Isaiah 58:6–8, 10–11—on authentic fasting that leads to blessing

Is this not, rather, the fast that I choose:
releasing those bound unjustly,
untying the thongs of the yoke;
Setting free the oppressed,
breaking off every yoke?

Is it not sharing your bread with the hungry,
bringing the afflicted and the homeless into your house;
Clothing the naked when you see them,
and not turning your back on your own flesh?

Then your light shall break forth like the dawn,
and your wound shall quickly be healed;
Your vindication shall go before you,
and the glory of the LORD shall be your rear guard.

If you lavish your food on the hungry
and satisfy the afflicted;
Then your light shall rise in the darkness,
and your gloom shall become like midday;

Then the LORD will guide you always
and satisfy your thirst in parched places,
will give strength to your bones
And you shall be like a watered garden.

Companions for the Journey

Adapted from “First Impressions” 2011:

“I will give you what is just” Each of the laborers would need a day's pay to feed their families. Each day, as day laborers, they would have gone out looking for work—day by day—standing around, hoping to get hired, needing to get hired—all along, thinking of the hungry mouths back home. So what pay would be “just”?

These are tough economic times.
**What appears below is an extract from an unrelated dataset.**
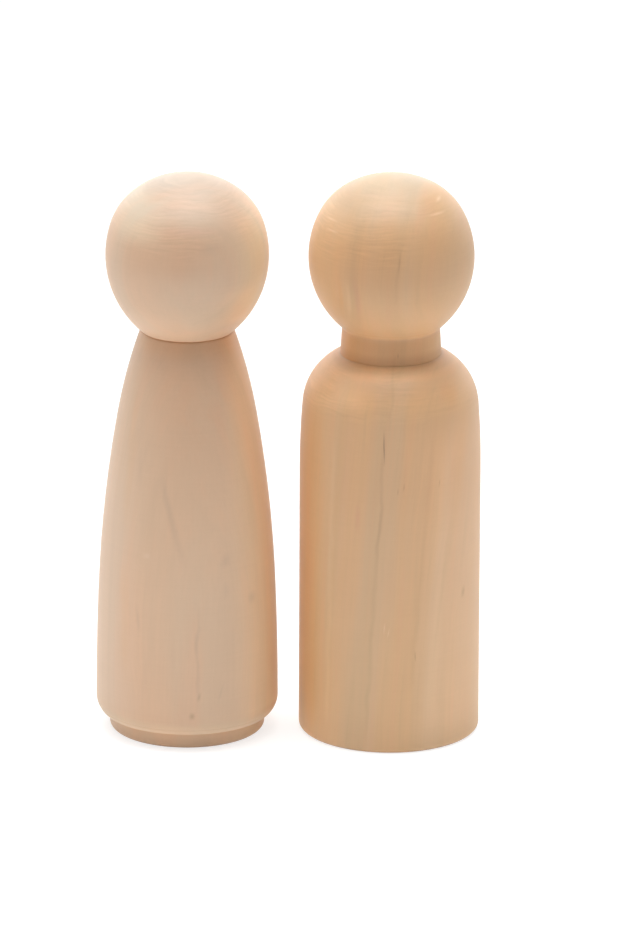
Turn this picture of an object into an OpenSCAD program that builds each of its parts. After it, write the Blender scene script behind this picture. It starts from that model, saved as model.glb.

We have many unemployed and those who do have jobs are working very hard every day. But even if the times weren’t as difficult still, we admire hard workers. We don’t admire shirkers, for we seem to have an innate sense of what’s fair. If a person has a job to do, they should, we believe, do it properly and then receive fair compensation. So today, when we hear the parable of the vineyard workers we tend to identify with and take the side of the “all-day workers.” These are they who say, “We bore the day’s burden and the heat.” Who hasn’t worked like that or, right now, has a job that feels like that?

When those, in Jesus’ parable, who worked the whole day, see what the latecomers have received, the same pay but for only an hour’s work, they go to the owner of the vineyard and make their complaint. “These last ones worked only one hour and you have made them equal to us.” It’s as if the owner broke a contract he made with them and they are indignant.

I think there was a contract—it was in the owner’s mind all along. Because, as the day wore on and he kept going out to hire still more laborers, he stopped naming the salary he would give them. He tells the first group, hired at dawn, that he would pay the “usual daily wage.” When he told the next group to go and work in his vineyard, he doesn’t mention the pay, but merely says, “I will give you what is just.” After that, for the next groups, again the pay isn’t mentioned, just the instruction, “Go into my vineyard.” So, there are hints early in the parable that something different is afoot.

I think the owner planned all along to pay all the workers a full day’s pay because they were day laborers. All were needy and vulnerable, each of them would need a day’s pay to feed their families. Each day, as day laborers, they would have gone out looking for work—day by day—standing around, hoping to get hired, needing to get hired—all along, thinking of the hungry mouths back home.

Why were some standing around, still waiting for work towards the end of the day? We are not told that they were the lazy ones who casually came out late in the day looking for a little work. Probably they were still without work because the strongest and youngest would have been hired first. Those not hired earlier would have been the  elderly, disabled, children and women too—except perhaps, for the very strongest. In our world there is the dictum, “A fair day’s pay for a fair day’s work.” At most of our workplaces there are work evaluations done periodically and the productivity of an employee is reviewed regularly. Raises are based on merit. Often there is a union scale and minimum wage to protect workers. When it works, you get just pay for an honest day’s work.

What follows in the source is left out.